Firearm prices in Jordan have soared 10-fold since the war in Syria erupted in 2011, but more people than ever are buying guns for protection against a possible spillover of the violence.
The number of licensed weapons stands at 120,000, but there are more than 1 million unlicensed guns in the kingdom of 7 million people, the Jordanian Ministry of the Interior estimates.
According to a study by the Jordanian Society for Political Sciences, 25 percent of Jordanians own guns — legally and illegally.
“The conflict in Syria makes people feel unsafe. They do not know what is coming in the future,” said Seri Nasser, a social sciences professor at the University of Jordan. “Jordanians buy guns to protect themselves because they think that security services are incapable of meeting their expectations.”
The war has taken a toll on the kingdom, which is home to more than 500,000 Syrian refugees, most of them in the north, where frustrated Jordanians say they have almost become a minority.

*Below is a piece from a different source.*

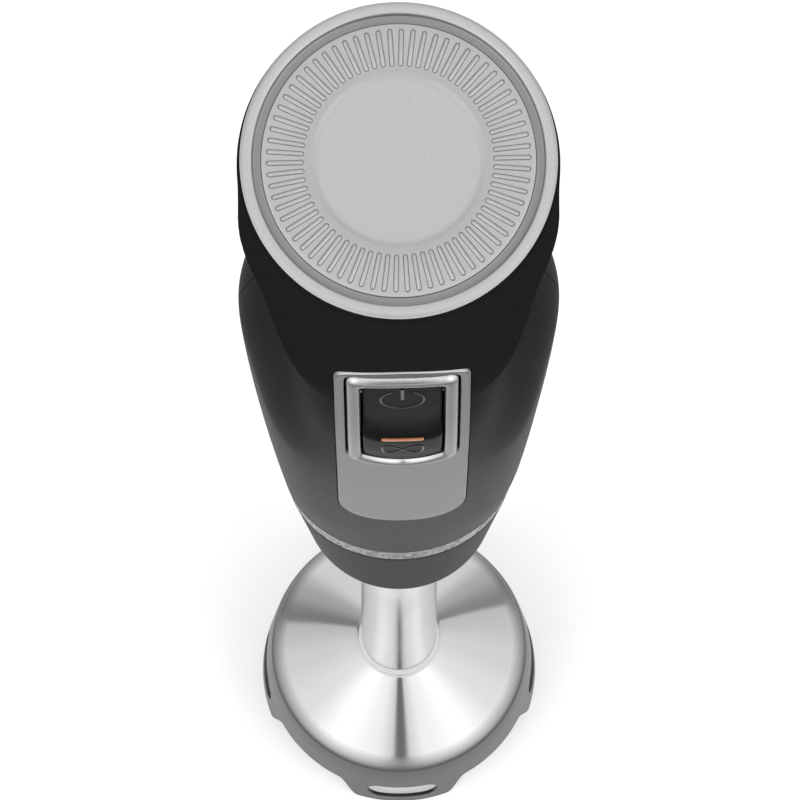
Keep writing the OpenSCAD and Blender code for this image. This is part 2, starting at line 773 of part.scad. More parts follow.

Some have repeatedly complained that the refugees are burdening the country’s scarce resources and competing with them for jobs, while others say they fear the rise of Islamist power in Syria.
“Since violence started in Syria three years ago, demand for weapons has become very high,” Abu Samaan told reporters at his gun shop in the capital, Amman.
“People are scared and they want to protect their lives and property,” said the 68-year-old, clad in an olive camouflage uniform.
The gun dealer, who has been in the business since the late 1960s, added that “customers are mainly looking for automatic weapons.”
Prices of some weapons have rocketed 10-fold, with a Belgian-made M9 Browning pistol leaping from 200 Jordanian dinars to more than 1,800 dinars (US$282 to more than US$2.250).
Similarly, the cost of a Spanish-made Star M9 pistol went up from 200 dinars to 2,000 dinars, while the price of an Italian-made M7 Beretta pistol rose from 120 dinars to 1,000 dinars.
“Very high demand, particularly for automatic weapons, which have become almost scarce in the market, has led to sharp increase in [the] prices of weapons in general,” Abu Samaan said.
Given the tidy profits to be made, smuggling has become big business in Jordan, as has the illegal sale of weapons.
“There are 95 licensed gun shops in Jordan, but it is difficult to determine the number of other arm dealers, particularly with the current high level of smuggling,” a security source said.
In the view of Rasmi Abdullah, a 47-year-old hunter, the Syrian conflict is the main factor driving Jordanians to buy weapons.
“The war has seriously affected people. Fearing violence will reach Jordan, they feel the need to buy guns for self defense,” Abdullah said as he visited Abu Samaan’s shop to stock up on ammunition.
Smuggled Turkish-made pump-action shotguns and tactical M7 pistols are favored because of their relative cheapness, he added.
For example, shotguns go for 600 dinars, while the price of an AK-47 automatic rifle has soared from 200 dinars two years ago, to more than 3,000 dinars now.
Last month, Jordanian border guards said that arms smuggling between Jordan and Syria has increased by 300 percent, adding that they have foiled hundreds of trafficking attempts, while Jordan’s military state security court is examining several related cases.
Concerned at the rapid weaponization of the kingdom, Amman has banned the issuing of licenses and the renewal of permits to carry firearms. It has also stopped giving permits for the opening of new gun shops.
Yet this has not stopped a thriving trade via Facebook, where thousands of people are trying to sell and buy weapons on a firearms classifieds site.
“The Syrian crisis has created new and different kinds of burdens, including arms trafficking,” Jordanian Minister of Information Mohammad Momani said. “But Jordan’s armed forces are capable of controlling the situation and the government is closely monitoring any illegal activities.”
Police last week said they swooped on an illegal weapons-making operation in the city of Irbid and made several arrests.
Jordan has also jailed dozens of men convicted of trying to enter Syria to fight alongside rebel forces.
“There are hundreds or maybe thousands of Muslim extremists fighting in Syria. Most of them are Jordanians, so whether they win or lose, people here want to be ready,” resident Abu Omar said as he examined handguns at a shop in the Jordanian capital.
The shop owner agreed.
“The high prices will not stop people from buying weapons as long as the situation in Syria remains dangerous and unpredictable,” he added.